Parla ai nostri microfoni Emilia Miscio, regista, insieme a Marco Petrino, dello spettacolo Porta Chiusa, di Jean –Paul Sartre, andato in scena al Teatro Le Salette, dal 18 al 22 marzo 2015.
Come nasce l’idea di Porta Chiusa?
Nasce dalla volontà di mettere in scena qualcosa sul teatro esistenzialista francese, dove la parola è protagonista. Volevamo un testo che riportasse in scena l’intimità fra pubblico e attore. Per questo motivo abbiamo scelto il teatro Le Salette, intimo già nel suo essere. Poi A Porte Chiuse, di Sartre, che è uno dei testi più rappresentativi del teatro esistenzialista francese, si prestava bene all'idea di regia doppia.
Regia doppia, in che senso?
Lo spettacolo, così come nell’opera di Sartre, è composto da due momenti differenti. A metà spettacolo quindi con un avvisatore luminoso posto sia sulla platea che sul palco si segnala il cambio di regia. C’è un distacco netto fra i due momenti, si cala nel buio per poi tornare alla luce sotto una diversa regia.
In che modo te e Marco Petrino avete affrontato questa doppia regia?
C’è da dire che siamo stati sempre a contatto, fin dall'inizio, dalla lettura del testo alla scelta degli attori, anche le nostre idee sono sempre state condivise. Il filo conduttore che ci ha unito è stato quello di mettere in scena uno spettacolo con una diversa visione ma con dei personaggi sempre uguali. Nel senso che i loro caratteri rimangono sempre gli stessi, anche se all'interno di una regia totalmente differente. Ad esempio, Marco ha creato una sorta di casa del Grande Fratello con un confessionale sullo sfondo e il cameriere che piazza telecamere e riprende le torture psicologiche dei protagonisti, mentre io ho dato più un’impronta anni ’70, con proiezioni video in bianco e nero che rappresentano il legame dei protagonisti con la terra.

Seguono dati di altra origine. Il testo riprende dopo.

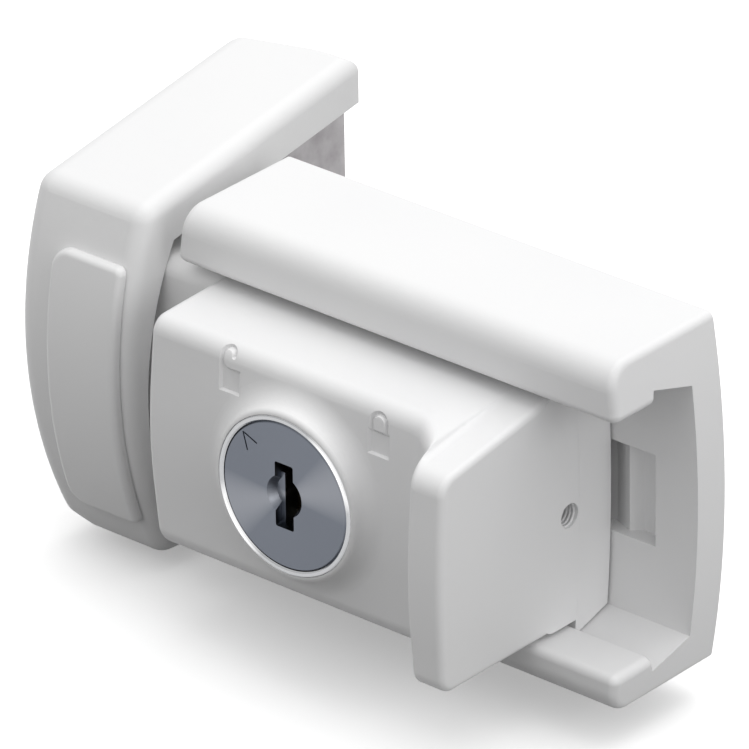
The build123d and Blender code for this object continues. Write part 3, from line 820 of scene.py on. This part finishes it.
def walls(mouth: Sequence[Point], slope: float, step: float) -> tuple[list[Point], list[Point]]:
    """Pairs a closed loop with the loop a slope inside it.

    Args:
        mouth: the loop, across and up, with its inside on the left.
        slope: how far the second loop is inside the first.
        step: the longest side of the first loop.

    Returns:
        Both loops, with equal numbers of close points.
    """
    floor = inset(mouth, slope)
    sides = zip(mouth, mouth[1:] + mouth[:1], floor, floor[1:] + floor[:1])
    upper, lower = [], []
    for start, end, low_start, low_end in sides:
        parts = max(1, math.ceil(math.dist(start, end) / step))
        for i in range(parts):
            upper.append(tuple(p + (q - p) * i / parts for p, q in zip(start, end)))
            lower.append(tuple(p + (q - p) * i / parts for p, q in zip(low_start, low_end)))
    return upper, lower


@dataclass
class PadlockSign:
    """A sunk padlock pictogram with sloping walls, on the slide's front.

    Args:
        pull: whether the padlock is open or closed.
        middle_x: X of the sign's middle.
        foot_z: Z of its foot.
        width: its body's width.
        shackle_width: the shackle's outer width.
        height: how far the shackle's top is above the foot.
        body_height: its body's height.
        shackle_band: the shackle's thickness.
        shoulder: radius where the open shackle meets the body.
        lean: how far in degrees the sign leans back to follow the case.
        depth: how deep its floor is.
        slope: how far its walls lean in.
        proud: how far the cutting shape's straight mouth stands out of the surface.
        reach: how far the cutting shape reaches in front of the surface.
        step: longest side of the outline on the surface.
        arc_steps: sides of an arc.
    """

    pull: Pull
    middle_x: float
    foot_z: float
    width: float
    shackle_width: float
    height: float
    body_height: float = 3.05 * MM
    shackle_band: float = 0.74 * MM
    shoulder: float = 0.7 * MM
    lean: float = 20.0
    depth: float = 0.36 * MM
    slope: float = 0.34 * MM
    proud: float = 0.03 * MM
    reach: float = 3.0 * MM
    step: float = 0.3 * MM
    arc_steps: int = 14

    def arch(self, centre: float, spring: float, radius: float, start: float, end: float) -> list[Point]:
        """Draws an arc.

        Args:
            centre: across, in the sign's plane.
            spring: up, in the sign's plane.
            radius: the arc's radius.
            start: first angle in degrees, anticlockwise from the right.
            end: last angle in degrees.

        Returns:
            The arc's points.
        """
        turn = (end - start) / self.arc_steps
        angles = [math.radians(start + turn * i) for i in range(self.arc_steps + 1)]
        return [(centre + radius * math.cos(a), spring + radius * math.sin(a)) for a in angles]

    def loops(self) -> list[list[Point]]:
        """Draws the sign in its own plane.

        Returns:
            Its closed loops, across and up, with the sign's inside on their left.
        """
        half = self.width / 2
        outer = self.shackle_width / 2
        inner = outer - self.shackle_band
        spring = self.height - outer
        top = self.body_height
        foot = [(-half, 0.0), (half, 0.0), (half, top)]
        if self.pull is Pull.CLOSED:
            shackle = [(outer, top)] + self.arch(0, spring, outer, 0, 180) + [(-outer, top)]
            hole = self.arch(0, spring, inner, 180, 0) + [(inner, top), (-inner, top)]
            return [foot + shackle + [(-half, top)], hole]
        shift = outer - half
        turn = self.arch(shift - inner + self.shoulder, top + self.shoulder, self.shoulder, 270, 180)
        inside = self.arch(shift, spring, inner, 180, 0)
        free_end = self.arch(shift + (inner + outer) / 2, spring, self.shackle_band / 2, 180, 360)[1:-1]
        outside = self.arch(shift, spring, outer, 0, 180)
        return [foot + turn + inside + free_end + outside]

    def ways(self) -> tuple[Vector, Vector]:
        """Returns the unit directions out of the case and up the sign."""
        lean = math.radians(self.lean)
        return Vector((0, -math.cos(lean), math.sin(lean))), Vector((0, math.sin(lean), math.cos(lean)))

    def rings(self, loop: Sequence[Point], foot: Vector,
              onto: Callable[[Vector, Vector], Vector]) -> list[list[Vector]]:
        """Places one of the sign's loops at each level of the cutting shape.

        Args:
            loop: the loop, across and up.
            foot: the place of the sign's foot.
            onto: moves a place along a direction onto the case.

        Returns:
            The loop on the sign's floor, at its mouth and on the shape's lid.
        """
        out, up = self.ways()

        def hovering(points: Sequence[Point]) -> list[Vector]:
            """Returns the points' places in front of the case."""
            return [foot + Vector((across, 0, 0)) + up * high + out * self.reach for across, high in points]

        def landed(points: Sequence[Point], rise: float) -> list[Vector]:
            """Returns the points' places on the case, moved out by a rise."""
            return [onto(place, -out) + out * rise for place in hovering(points)]

        mouth, floor = walls(loop, self.slope, self.step)
        return [landed(floor, -self.depth), landed(mouth, self.proud), hovering(mouth)]

    def tool(self, body: bpy.types.Object) -> bpy.types.Object:
        """Makes the shape that sinks the sign into a surface.

        Args:
            body: the piece that the sign is on.

        Returns:
            A closed shape whose floor follows the surface, the sign's depth below it.
        """
        onto = front_of(body)
        foot = onto(Vector((self.middle_x, FAR_IN_FRONT, self.foot_z)), Vector((0, 1, 0)))
        shape = bmesh.new()
        rims: dict[str, list[bmesh.types.BMEdge]] = {"floor": [], "lid": []}
        for loop in self.loops():
            rings = [[shape.verts.new(place) for place in ring] for ring in self.rings(loop, foot, onto)]
            for low, high in zip(rings, rings[1:]):
                for i in range(len(low)):
                    shape.faces.new((low[i - 1], low[i], high[i], high[i - 1]))
            for name, ring in (("floor", rings[0]), ("lid", rings[-1])):
                rims[name] += [shape.edges.get((ring[i - 1], ring[i])) for i in range(len(ring))]
        for rim in rims.values():
            bmesh.ops.triangle_fill(shape, edges=rim, use_beauty=True)
        bmesh.ops.recalc_face_normals(shape, faces=shape.faces)
        mesh = bpy.data.meshes.new("stamp")
        shape.to_mesh(mesh)
        shape.free()
        return link("stamp", mesh)


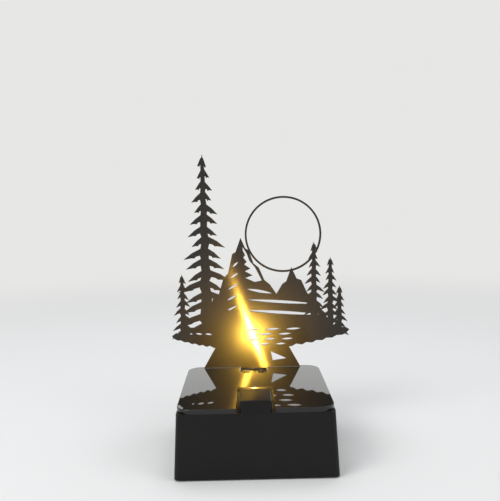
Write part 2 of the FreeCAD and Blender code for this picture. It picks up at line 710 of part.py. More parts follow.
# The ridge from its left foot to its right foot: distance from the summit, and height as a share
# of the summit's height over the ground.
RIDGE = (
    (-33.0, 0.00), (-27.0, 0.12), (-22.0, 0.31), (-17.5, 0.36), (-13.5, 0.55), (-10.0, 0.60),
    (-6.5, 0.82), (-4.0, 0.84), (0.0, 1.00), (3.5, 0.88), (6.0, 0.86), (9.5, 0.71), (13.5, 0.66),
    (17.5, 0.52), (21.5, 0.47), (26.5, 0.36), (31.0, 0.47), (34.0, 0.50), (38.0, 0.66),
    (42.0, 0.53), (45.5, 0.51), (50.0, 0.36), (56.0, 0.30), (62.0, 0.14), (69.0, 0.00),
)


def ridge_outline(d):
    line = value_of(d.ground_height)
    rise = value_of(d.peak_height) - line
    top = [(value_of(d.peak_place) + run, line + share * rise) for run, share in RIDGE]
    return top + [(top[-1][0], line - 3.0), (top[0][0], line - 3.0)]


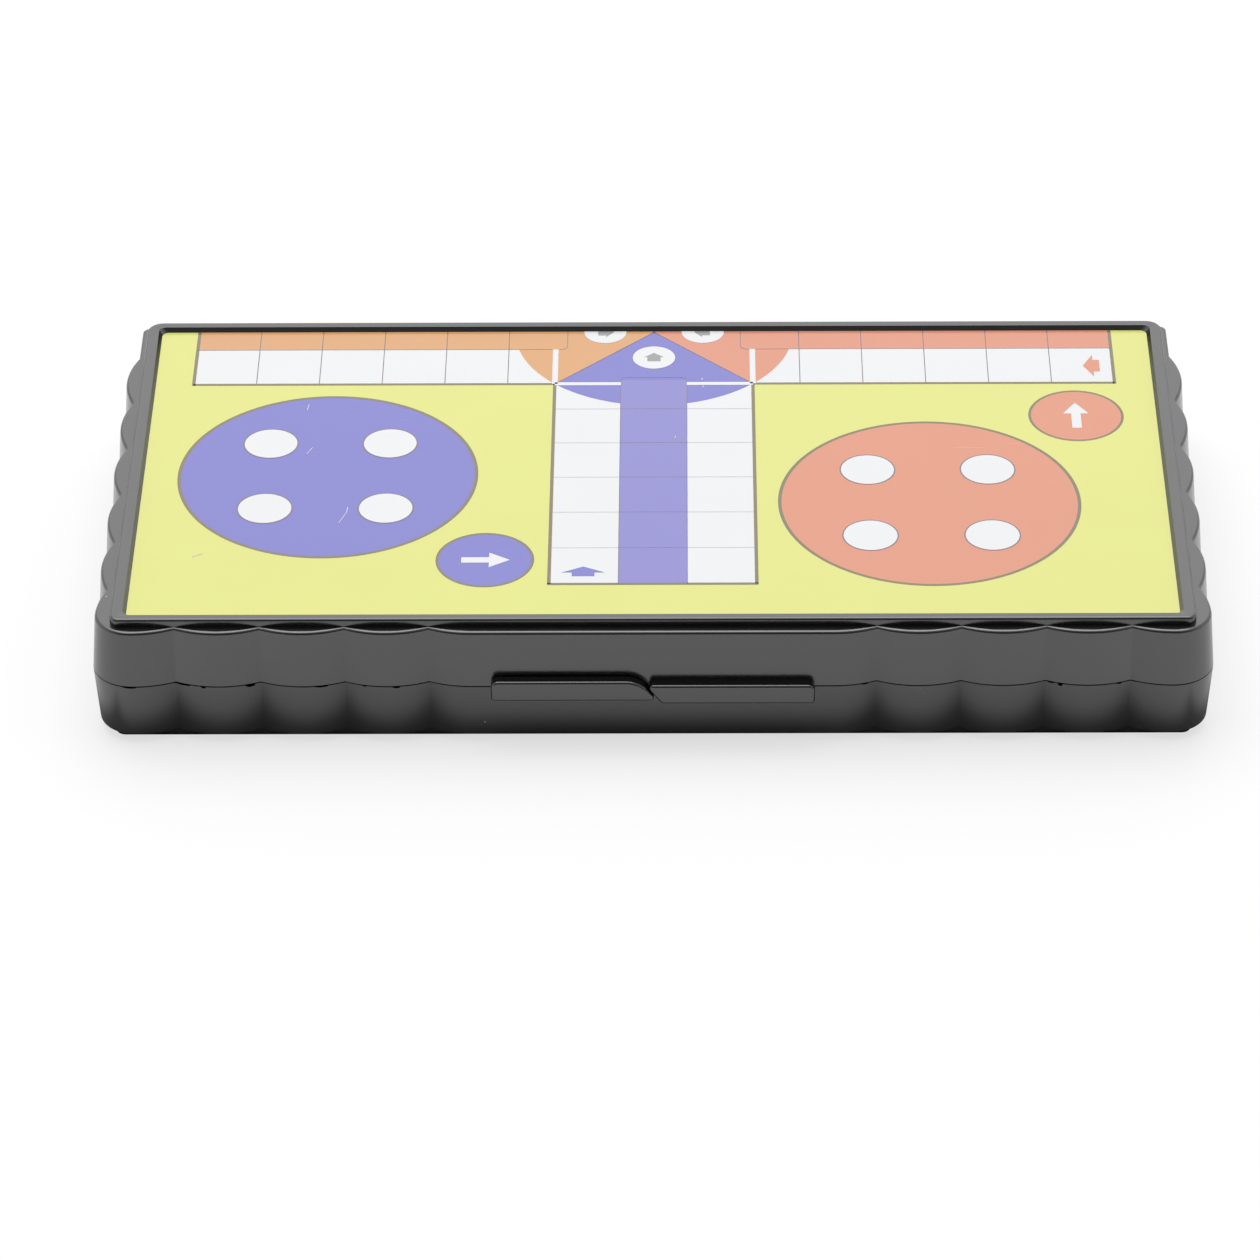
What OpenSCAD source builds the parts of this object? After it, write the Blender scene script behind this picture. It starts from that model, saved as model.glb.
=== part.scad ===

Come ha reagito il pubblico a questo esperimento?
Devo dire veramente bene. Molte persone sono tornate anche la sera dopo, questo perché ogni sera cambiava l'ordine di regia, ed erano curiosi di vedere come uno affrontava la regia messa in scena la sera prima dall'altro.
Anche se non tutti possono essere appassionati di testi come questo di Sartre, lo spettacolo è stato apprezzato per due motivi. Il primo, come detto, la curiosità indotta dalla doppia regia, il secondo dalla bravura e il carisma degli attori, ci tengo a ricordare che Marco Petrino è anche attore in questo spettacolo.
Cosa significa per te fare regia? Pensi che questa idea della doppia regia possa avere un futuro con altre rappresentazioni?
Sono undici anni che faccio, provo, a fare questo lavoro, per me è una ragione di vita, dalla prima lettura del testo, alla scelta finale di ogni spettacolo, fino alla cura dei più piccoli dettagli. Per me è un pensiero costante.
L’idea della doppia regia è stata quella che ha reso interessante il lavoro, noi vorremo continuare insieme questo percorso, non so se con la doppia regia. Questo perché Porta Chiusa di Sartre si presta in maniera particolare alla nostra idea, con altri testi sarebbe più difficile.
Sperando di vederti presto di nuovo in scena con questo spettacolo, dacci un buon motivo per venire a vedere Porta Chiusa.
Si tratta di uno spettacolo che trasmette angoscia e allo stesso intimità, nel senso che sul palco si crea un vero e proprio inferno. Il pubblico assiste a quello che si potrebbe vivere se si trovasse improvvisamente al’Inferno, con torture psicologiche che fanno riflettere. C’è un frase di Sartre che fa pensare più delle altre: “l’Inferno sono gli altri”.
Il pubblico vedrà degli attori che sapranno mettere in scena le paure che noi tutti abbiamo quando ci relazioniamo con gli altri. Nello spettacolo difatti ogni personaggio è lo specchio dell’altro. Vale la pena vedere questo spettacolo perché trasmette tante sensazioni e, oltre all'intimità che si crea fra palco e platea, dà l’opportunità di riflettere su come ci relazioniamo con noi stessi e con gli altri.